Artist’s rendering of the accretion disc in ULAS J1120+0641 – Credit Kornmesser CC 4.0. SA

Most of us know the framework of the Big Bang Theory—the universe began expanding outward from a single point after a large explosion, and as matter began to coalesce into larger and hotter structures, the universe began expanding at greater and greater speeds.

This would necessitate that in the earliest periods of the universe, this expansion was slower, and that since Einstein showed that time and space were connected, time too would be slower—exactly what was just discovered by astronomers Down Under.

In a groundbreaking paper published in Nature, Professor Geraint Lewis of Sydney University and Dr. Brendon Brewer at Auckland University used quasars as clocks to track the speed of time in the early universe—perhaps less than a billion years after the Big Bang.

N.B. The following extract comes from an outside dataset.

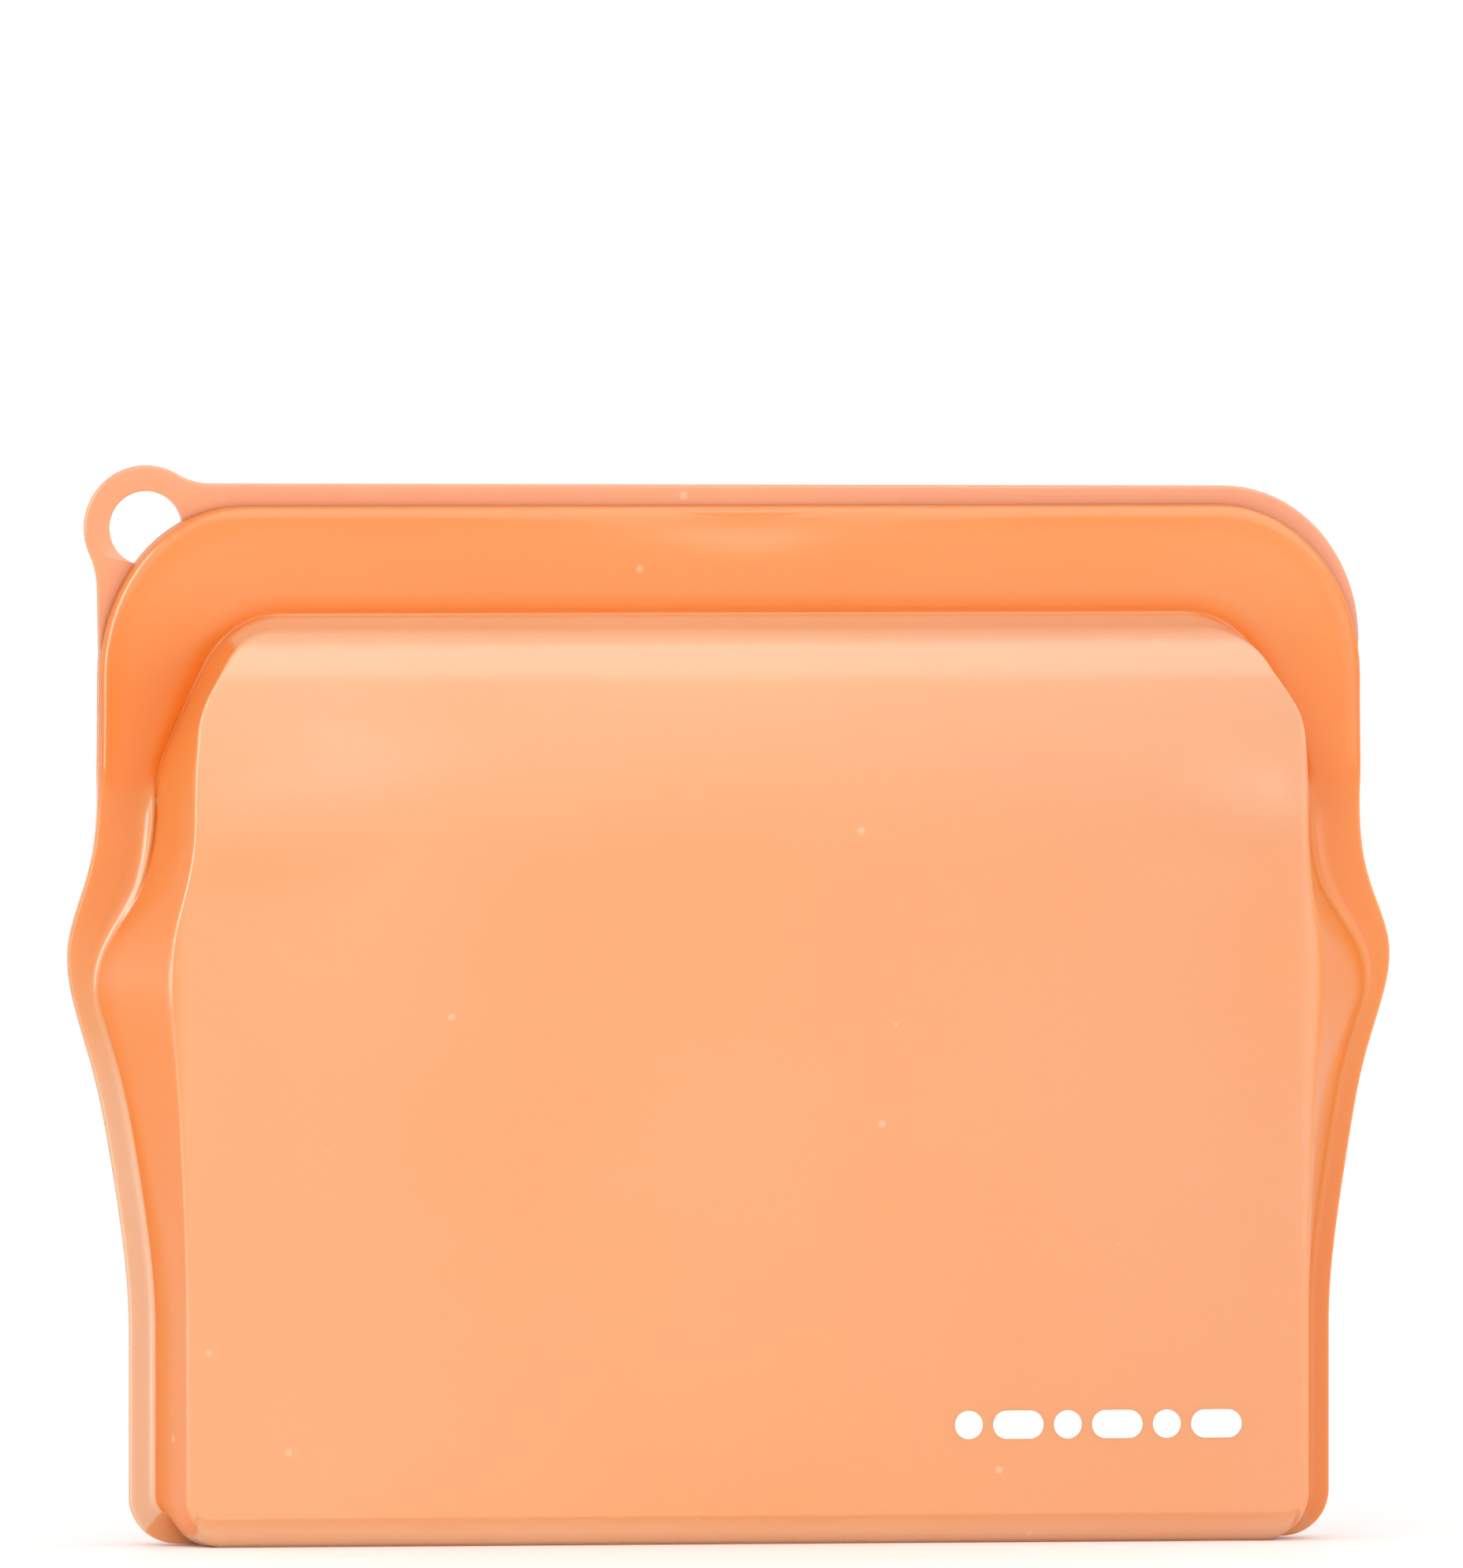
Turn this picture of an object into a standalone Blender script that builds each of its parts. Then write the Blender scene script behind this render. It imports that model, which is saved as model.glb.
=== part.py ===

Quasars are the universe’s most powerful known objects, and they showed that time moved 500% slower in the earliest chapter of the universe than it would today.

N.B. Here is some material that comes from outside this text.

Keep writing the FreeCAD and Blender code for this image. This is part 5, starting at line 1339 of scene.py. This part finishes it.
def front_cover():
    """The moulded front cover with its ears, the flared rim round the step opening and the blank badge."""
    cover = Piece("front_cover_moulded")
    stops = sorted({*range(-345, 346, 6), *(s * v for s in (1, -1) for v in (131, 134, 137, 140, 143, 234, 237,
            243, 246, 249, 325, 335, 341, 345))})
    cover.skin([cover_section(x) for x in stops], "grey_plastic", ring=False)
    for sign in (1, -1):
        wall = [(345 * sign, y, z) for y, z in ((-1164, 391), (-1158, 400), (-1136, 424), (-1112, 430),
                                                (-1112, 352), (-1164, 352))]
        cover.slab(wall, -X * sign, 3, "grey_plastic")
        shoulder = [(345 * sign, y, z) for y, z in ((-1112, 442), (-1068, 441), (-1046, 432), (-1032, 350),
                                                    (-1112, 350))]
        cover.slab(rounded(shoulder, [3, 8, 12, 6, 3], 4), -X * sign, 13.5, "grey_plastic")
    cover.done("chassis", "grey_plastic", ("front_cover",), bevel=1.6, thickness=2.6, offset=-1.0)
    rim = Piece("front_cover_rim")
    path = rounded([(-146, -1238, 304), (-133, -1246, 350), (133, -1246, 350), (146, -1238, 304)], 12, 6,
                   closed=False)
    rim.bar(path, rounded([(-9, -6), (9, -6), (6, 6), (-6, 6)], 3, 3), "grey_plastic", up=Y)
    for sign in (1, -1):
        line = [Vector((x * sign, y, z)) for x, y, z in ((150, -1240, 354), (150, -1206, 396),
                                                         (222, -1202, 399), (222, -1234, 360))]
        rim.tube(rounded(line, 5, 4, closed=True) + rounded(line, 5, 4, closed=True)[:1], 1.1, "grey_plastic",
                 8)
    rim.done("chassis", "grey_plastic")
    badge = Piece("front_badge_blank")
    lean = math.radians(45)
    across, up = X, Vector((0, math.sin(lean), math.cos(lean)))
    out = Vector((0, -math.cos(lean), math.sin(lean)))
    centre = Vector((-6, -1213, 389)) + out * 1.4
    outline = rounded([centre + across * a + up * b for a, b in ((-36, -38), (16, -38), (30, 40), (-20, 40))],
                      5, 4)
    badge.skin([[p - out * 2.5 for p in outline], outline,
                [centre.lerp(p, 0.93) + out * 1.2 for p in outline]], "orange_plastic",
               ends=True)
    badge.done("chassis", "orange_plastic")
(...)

“Looking back to a time when the universe was just over a billion years old, we see time appearing to flow five times slower,” said Professor Lewis. “If you were there, in this infant universe, one second would seem like one second—but from our position, more than 12 billion years into the future, that early time appears to drag.”

Professor Geraint Lewis from the Sydney Institute for Astronomy in the School of Physics

Previous universe dating methods used supernovae explosions, but quasars are far more energetic, acting more like repeat fireworks displays than a single firecracker. These active galactic nuclei are powered by supermassive black holes billions of times larger than the sun surrounded by gargantuan accretion disks of hot gas. The energy they emit is beyond all metaphor.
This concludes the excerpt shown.